Or not. Therein lies the difference between sanity and lunacy and why GOP lawmakers might be laughing.
Do conservative voters want immigration to be addressed? Yes. If a bill was crafted in Congress to address many of the problems at the border, would they support it? Yes. Are they going to vote for a person who says don’t let that bill become law? Yes.
In a sane world, the questions should be more like this:
Do you want to see immigration and border issues addressed? Yes.
Would you support a bill that addresses those issues? Yes.
Would you support lawmakers who refuse to support a bill that adequately addresses those issues? No.
Would you support lawmakers who have the opportunity to do something about immigration and the border and refuse to do so because they’re playing politics? Hell no.
Then why are you supporting them? That would be like supporting someone who yells “My house is on fire!” and then blocks firefighters from extinguishing the blaze.
In a Jan. 27 social media post, House Speaker Johnson instead tried to blame the president.
“President Biden falsely claimed yesterday he needs Congress to pass a new law to allow him to close the southern border, but he knows that is untrue. As I explained to him in a letter late last year, and have specifically reiterated to him on multiple occasions since, he can and must take executive action immediately to reverse the catastrophe he has created.”
Does the speaker not understand that it is the role of Congress, not the president, to pass legislation affecting policy? Does he not understand that this “catastrophe” is not a sudden phenomenon but one that is years in the making? Congress has failed to pass a single piece of meaningful immigration legislation since the Simpson-Mazzoli Act of 1986 despite repeated bipartisan efforts with strong presidential backing.
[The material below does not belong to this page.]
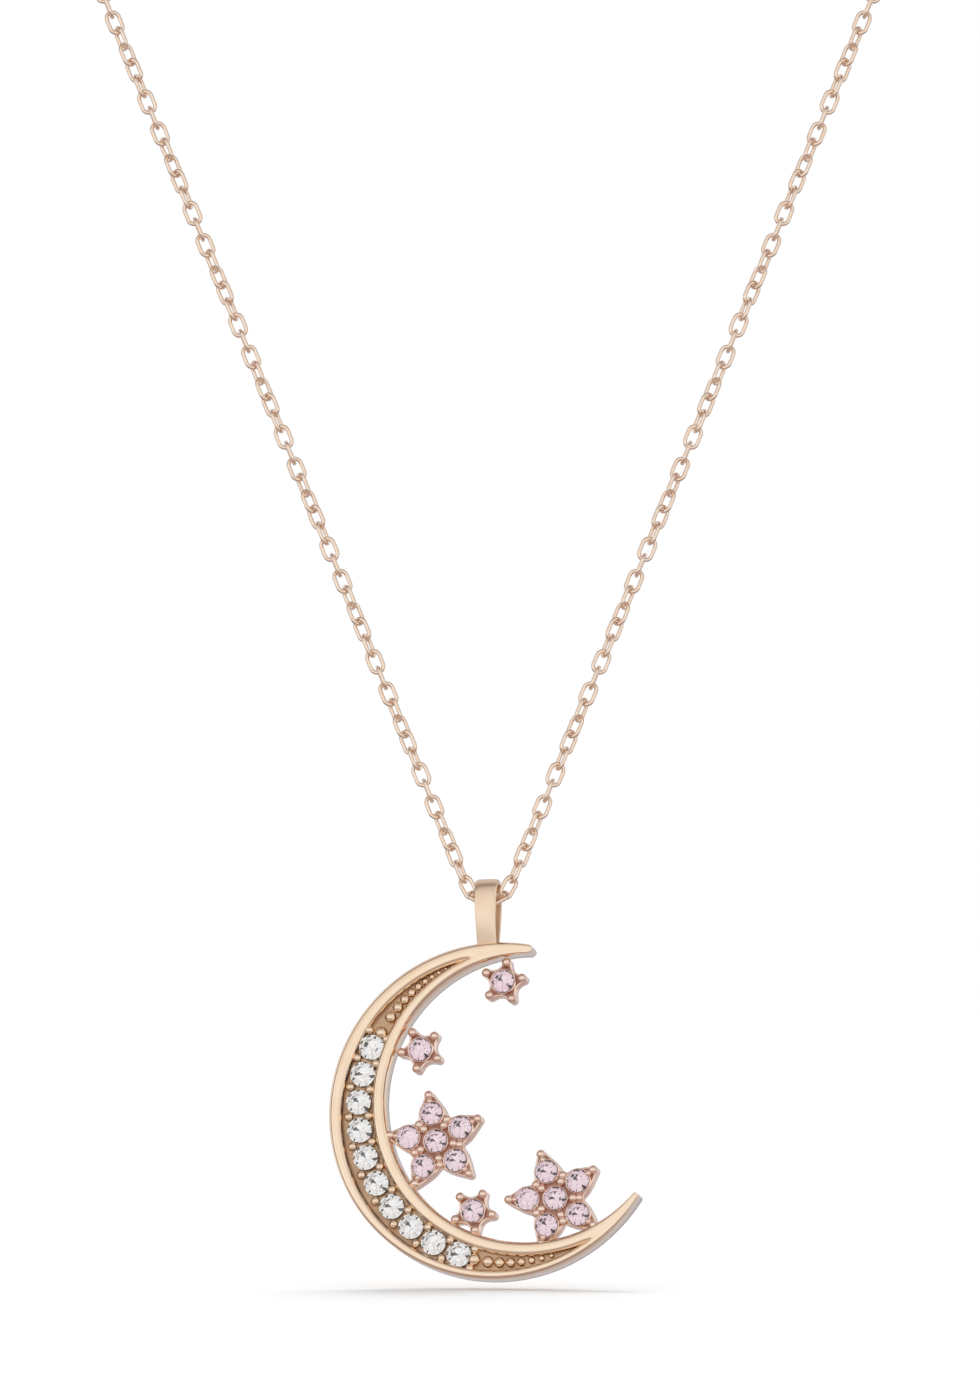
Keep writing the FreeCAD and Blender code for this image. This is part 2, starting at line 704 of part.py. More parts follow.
def star_plate(label, reach, notch, seats, ring):
    """Five pointed plate with a collar round each stone and a seat inside it."""
    body = new_body(label)
    back = "crescent_thickness / 2 - star_recess - star_thickness"
    outline = new_sketch(body, f"{label}_outline", "XZ_Plane", along=back)
    corners = []
    for number in range(5):
        for radius, angle in ((reach, 72 * number), (notch, 72 * number + 36)):
            corners.append((f"{radius} * cos({angle}deg)", f"{radius} * sin({angle}deg)"))
    draw_polygon(outline, corners)
    pad(body, outline, "star_thickness")
    for name, across in (("centre", "0"), ("outer", ring))[:min(seats, 2)]:
        collar = new_sketch(body, f"{label}_{name}_collar", "XZ_Plane", along=f"{back} + star_thickness")
        draw_circle(collar, "outside", across, "0", "pink_diameter / 2 + seat_clearance + collar_wall")
        draw_circle(collar, "inside", across, "0", "pink_diameter / 2 + seat_clearance")
        wall = pad(body, collar, "collar_height")
        seat = new_sketch(body, f"{label}_{name}_seat", "XZ_Plane", along=f"{back} + star_thickness")
        draw_circle(seat, "seat", across, "0", seat_radius("pink_diameter", "star_recess"))
        hole = pocket(body, seat)
        body.Tip = hole
        if name == "outer":
            polar(body, wall, (outline, ["N_Axis"]), "5")
            polar(body, hole, (outline, ["N_Axis"]), "5")
    return body


def star_beads(label, rings):
    """Posts with round heads; rings lists reach, start angle and radius."""
    items = []
    foot = size("star_recess") + size("star_thickness") / 2
    for ring, (reach, angle, radius) in enumerate(rings):
        head = size("table_depth") + value(radius)
        for number in range(5):
            place = polar_point(Vector(0, 0, 0), value(reach), angle + 72 * number)
            name = f"{label}_bead_{ring}_{number}"
            items.append(bead(name, place.x, place.y, radius, head))
            items.append(post(f"{name}_post", place.x, place.y, radius, head, foot))
    return items


def build_star(label, kind, x, z, angle):
    """One star setting, trimmed where it is soldered to the inner rail."""
    reach, notch = f"{kind}_star_reach", f"{kind}_star_notch"
    ring = "large_star_ring"
    rings = [(f"{reach} - tip_bead_inset", 0, "tip_bead_radius")]
    seats = 1
    if kind == "large":
        rings.append((f"{notch} - notch_bead_inset", 36, "notch_bead_radius"))
        rings.append(("inner_bead_reach", 36, "notch_bead_radius"))
        rings.append(("claw_bead_reach", 0, "claw_bead_radius"))
        seats = 6
    plate = star_plate(f"{label}_plate", reach, notch, seats, ring)
    star = combine("MultiFuse", f"{label}_star", [plate] + star_beads(label, rings))
    star.Placement = Placement(Vector(x, 0, z), Rotation(FRONT, angle))
    rail = doc.addObject("Part::Cylinder", f"{label}_rail")
    set_size(rail, "Radius", "hollow_radius")
    set_size(rail, "Height", "4 * crescent_thickness")
    rail.Placement = Placement(Vector(size("hollow_x"), 2 * size("crescent_thickness"), size("hollow_z")),
                               Rotation(UP, FRONT))
    trimmed = combine("MultiCommon", label, [star, rail])
    trimmed.Placement = pendant_place
    keep(label, trimmed)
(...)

You can look it up: 2001, 2005, 2006, 2007, 2010, 2013, 2018, 2021. And in nearly every instance — not all, but nearly — it was right-wing hard-liners who torpedoed those efforts with their all-or-nothing, refuse-to-compromise insolence.
Has the speaker not asked why Congress has failed repeatedly to pass any legislation addressing anything regarding immigration and the border? Why hasn’t he? He’s been in Congress long enough. What has he done to move that needle? Anything? Nothing? Worried about job security if you don’t show enough loyalty to Trump maybe, like so many of your Republican colleagues?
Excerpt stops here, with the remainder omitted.